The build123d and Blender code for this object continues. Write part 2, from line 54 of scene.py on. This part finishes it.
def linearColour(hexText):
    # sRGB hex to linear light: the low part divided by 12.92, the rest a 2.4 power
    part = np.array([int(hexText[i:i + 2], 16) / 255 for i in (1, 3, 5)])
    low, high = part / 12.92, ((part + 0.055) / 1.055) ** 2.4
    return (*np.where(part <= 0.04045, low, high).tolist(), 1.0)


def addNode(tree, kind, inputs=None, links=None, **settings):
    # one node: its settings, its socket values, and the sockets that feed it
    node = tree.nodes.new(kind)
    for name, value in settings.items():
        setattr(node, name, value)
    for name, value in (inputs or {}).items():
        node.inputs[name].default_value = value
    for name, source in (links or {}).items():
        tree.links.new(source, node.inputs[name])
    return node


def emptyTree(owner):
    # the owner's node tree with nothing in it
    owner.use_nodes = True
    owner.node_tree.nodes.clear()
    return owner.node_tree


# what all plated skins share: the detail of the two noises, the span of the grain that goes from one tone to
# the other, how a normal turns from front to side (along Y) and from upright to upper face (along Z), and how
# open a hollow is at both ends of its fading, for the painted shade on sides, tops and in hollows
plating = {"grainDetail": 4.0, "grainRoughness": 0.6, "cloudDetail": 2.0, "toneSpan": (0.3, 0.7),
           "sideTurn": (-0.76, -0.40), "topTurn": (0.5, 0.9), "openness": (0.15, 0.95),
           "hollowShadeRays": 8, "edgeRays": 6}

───

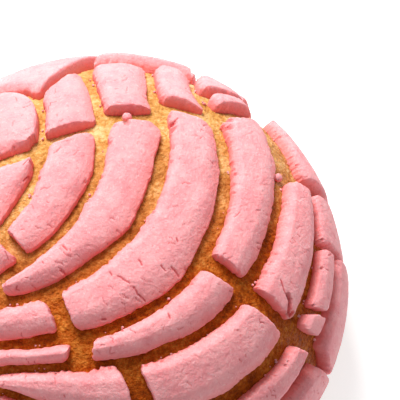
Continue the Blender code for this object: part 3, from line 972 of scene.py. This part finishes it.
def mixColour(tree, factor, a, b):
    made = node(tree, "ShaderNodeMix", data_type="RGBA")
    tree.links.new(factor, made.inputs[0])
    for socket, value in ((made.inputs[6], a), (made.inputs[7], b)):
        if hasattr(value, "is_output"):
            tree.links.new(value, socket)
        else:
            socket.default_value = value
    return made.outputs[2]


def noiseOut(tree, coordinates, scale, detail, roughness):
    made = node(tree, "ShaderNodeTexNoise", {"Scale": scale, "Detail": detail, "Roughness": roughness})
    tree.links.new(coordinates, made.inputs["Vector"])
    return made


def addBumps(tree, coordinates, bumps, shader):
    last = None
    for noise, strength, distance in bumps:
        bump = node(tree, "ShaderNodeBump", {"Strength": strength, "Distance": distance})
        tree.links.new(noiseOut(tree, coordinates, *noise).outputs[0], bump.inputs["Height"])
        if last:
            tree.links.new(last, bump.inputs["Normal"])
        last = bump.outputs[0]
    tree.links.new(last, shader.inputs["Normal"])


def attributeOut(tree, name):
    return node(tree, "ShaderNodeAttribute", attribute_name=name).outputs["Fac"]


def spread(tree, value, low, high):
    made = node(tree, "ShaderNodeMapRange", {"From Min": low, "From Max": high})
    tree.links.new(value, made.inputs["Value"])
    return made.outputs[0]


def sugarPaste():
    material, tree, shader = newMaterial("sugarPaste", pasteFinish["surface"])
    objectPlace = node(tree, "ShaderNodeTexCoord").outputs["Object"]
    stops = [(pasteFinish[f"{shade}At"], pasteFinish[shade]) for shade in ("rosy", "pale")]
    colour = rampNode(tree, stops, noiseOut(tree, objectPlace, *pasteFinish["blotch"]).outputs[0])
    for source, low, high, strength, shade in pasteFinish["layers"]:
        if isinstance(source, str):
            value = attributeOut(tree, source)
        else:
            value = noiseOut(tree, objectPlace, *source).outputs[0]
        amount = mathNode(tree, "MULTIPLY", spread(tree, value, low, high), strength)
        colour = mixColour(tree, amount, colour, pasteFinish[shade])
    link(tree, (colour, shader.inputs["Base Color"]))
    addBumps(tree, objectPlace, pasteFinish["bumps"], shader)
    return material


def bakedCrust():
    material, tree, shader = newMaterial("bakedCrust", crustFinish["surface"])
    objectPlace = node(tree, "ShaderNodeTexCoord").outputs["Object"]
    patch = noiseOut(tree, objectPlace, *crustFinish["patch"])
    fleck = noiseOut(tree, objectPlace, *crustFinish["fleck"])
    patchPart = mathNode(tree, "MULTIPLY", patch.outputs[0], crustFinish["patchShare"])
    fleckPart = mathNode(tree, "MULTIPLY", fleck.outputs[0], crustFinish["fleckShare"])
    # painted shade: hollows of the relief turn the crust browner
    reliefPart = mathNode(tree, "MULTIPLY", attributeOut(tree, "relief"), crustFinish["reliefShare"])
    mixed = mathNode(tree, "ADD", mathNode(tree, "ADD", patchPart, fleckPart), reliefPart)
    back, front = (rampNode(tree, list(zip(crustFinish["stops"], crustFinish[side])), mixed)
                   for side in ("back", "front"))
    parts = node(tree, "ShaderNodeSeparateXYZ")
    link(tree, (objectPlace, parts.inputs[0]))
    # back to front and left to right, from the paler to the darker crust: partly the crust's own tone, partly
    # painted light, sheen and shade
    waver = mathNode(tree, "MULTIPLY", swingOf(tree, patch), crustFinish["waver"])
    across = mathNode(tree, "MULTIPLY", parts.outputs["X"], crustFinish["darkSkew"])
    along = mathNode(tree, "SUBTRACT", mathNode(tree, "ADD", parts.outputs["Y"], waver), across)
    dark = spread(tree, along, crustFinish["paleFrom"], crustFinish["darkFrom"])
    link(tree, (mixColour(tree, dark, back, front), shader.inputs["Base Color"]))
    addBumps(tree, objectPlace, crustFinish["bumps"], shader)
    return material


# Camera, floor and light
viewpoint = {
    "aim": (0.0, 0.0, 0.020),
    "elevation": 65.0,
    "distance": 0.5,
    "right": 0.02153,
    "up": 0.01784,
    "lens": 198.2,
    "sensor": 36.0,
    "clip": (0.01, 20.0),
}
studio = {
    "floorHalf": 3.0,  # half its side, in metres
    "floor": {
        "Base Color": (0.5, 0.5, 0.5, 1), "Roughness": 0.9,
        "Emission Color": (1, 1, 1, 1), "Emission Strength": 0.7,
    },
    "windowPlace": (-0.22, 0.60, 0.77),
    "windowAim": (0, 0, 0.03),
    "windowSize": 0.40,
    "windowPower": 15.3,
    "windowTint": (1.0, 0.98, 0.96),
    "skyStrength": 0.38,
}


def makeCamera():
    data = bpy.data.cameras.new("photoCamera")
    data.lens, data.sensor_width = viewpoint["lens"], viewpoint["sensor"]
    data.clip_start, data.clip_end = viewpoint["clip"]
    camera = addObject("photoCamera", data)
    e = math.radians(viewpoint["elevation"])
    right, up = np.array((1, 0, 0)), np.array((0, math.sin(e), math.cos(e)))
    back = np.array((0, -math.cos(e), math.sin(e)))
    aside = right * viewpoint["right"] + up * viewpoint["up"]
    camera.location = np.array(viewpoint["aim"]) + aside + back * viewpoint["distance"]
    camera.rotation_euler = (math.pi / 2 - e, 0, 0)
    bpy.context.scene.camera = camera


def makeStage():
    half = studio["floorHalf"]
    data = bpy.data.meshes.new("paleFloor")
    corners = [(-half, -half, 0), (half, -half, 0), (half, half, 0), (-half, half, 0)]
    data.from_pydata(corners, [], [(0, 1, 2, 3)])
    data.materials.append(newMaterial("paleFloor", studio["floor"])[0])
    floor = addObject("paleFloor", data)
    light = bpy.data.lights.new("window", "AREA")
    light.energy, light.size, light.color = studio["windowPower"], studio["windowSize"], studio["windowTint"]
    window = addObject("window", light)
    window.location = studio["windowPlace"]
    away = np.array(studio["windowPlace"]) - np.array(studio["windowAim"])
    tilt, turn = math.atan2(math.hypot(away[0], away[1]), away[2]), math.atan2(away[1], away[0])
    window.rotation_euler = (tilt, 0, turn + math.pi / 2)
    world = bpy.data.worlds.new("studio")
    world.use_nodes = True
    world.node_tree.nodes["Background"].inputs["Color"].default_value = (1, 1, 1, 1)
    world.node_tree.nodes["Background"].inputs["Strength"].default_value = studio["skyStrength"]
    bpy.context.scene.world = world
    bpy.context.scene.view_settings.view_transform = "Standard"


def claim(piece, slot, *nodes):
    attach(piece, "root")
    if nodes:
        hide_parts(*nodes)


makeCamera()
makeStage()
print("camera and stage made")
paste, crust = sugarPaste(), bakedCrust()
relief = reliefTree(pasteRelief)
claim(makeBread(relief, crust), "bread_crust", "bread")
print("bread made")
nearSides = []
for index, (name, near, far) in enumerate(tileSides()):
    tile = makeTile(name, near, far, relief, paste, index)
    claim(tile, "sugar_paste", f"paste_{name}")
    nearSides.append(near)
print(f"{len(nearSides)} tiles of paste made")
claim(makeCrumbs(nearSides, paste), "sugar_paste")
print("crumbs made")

───

* **Problem description**
Retype exactly the lines above, from the one with "Continue the Blender" through the one with "return made.outputs[0]", inclusive.

* **Response to this exercise**
Continue the Blender code for this object: part 3, from line 972 of scene.py. This part finishes it.
def mixColour(tree, factor, a, b):
    made = node(tree, "ShaderNodeMix", data_type="RGBA")
    tree.links.new(factor, made.inputs[0])
    for socket, value in ((made.inputs[6], a), (made.inputs[7], b)):
        if hasattr(value, "is_output"):
            tree.links.new(value, socket)
        else:
            socket.default_value = value
    return made.outputs[2]


def noiseOut(tree, coordinates, scale, detail, roughness):
    made = node(tree, "ShaderNodeTexNoise", {"Scale": scale, "Detail": detail, "Roughness": roughness})
    tree.links.new(coordinates, made.inputs["Vector"])
    return made


def addBumps(tree, coordinates, bumps, shader):
    last = None
    for noise, strength, distance in bumps:
        bump = node(tree, "ShaderNodeBump", {"Strength": strength, "Distance": distance})
        tree.links.new(noiseOut(tree, coordinates, *noise).outputs[0], bump.inputs["Height"])
        if last:
            tree.links.new(last, bump.inputs["Normal"])
        last = bump.outputs[0]
    tree.links.new(last, shader.inputs["Normal"])


def attributeOut(tree, name):
    return node(tree, "ShaderNodeAttribute", attribute_name=name).outputs["Fac"]


def spread(tree, value, low, high):
    made = node(tree, "ShaderNodeMapRange", {"From Min": low, "From Max": high})
    tree.links.new(value, made.inputs["Value"])
    return made.outputs[0]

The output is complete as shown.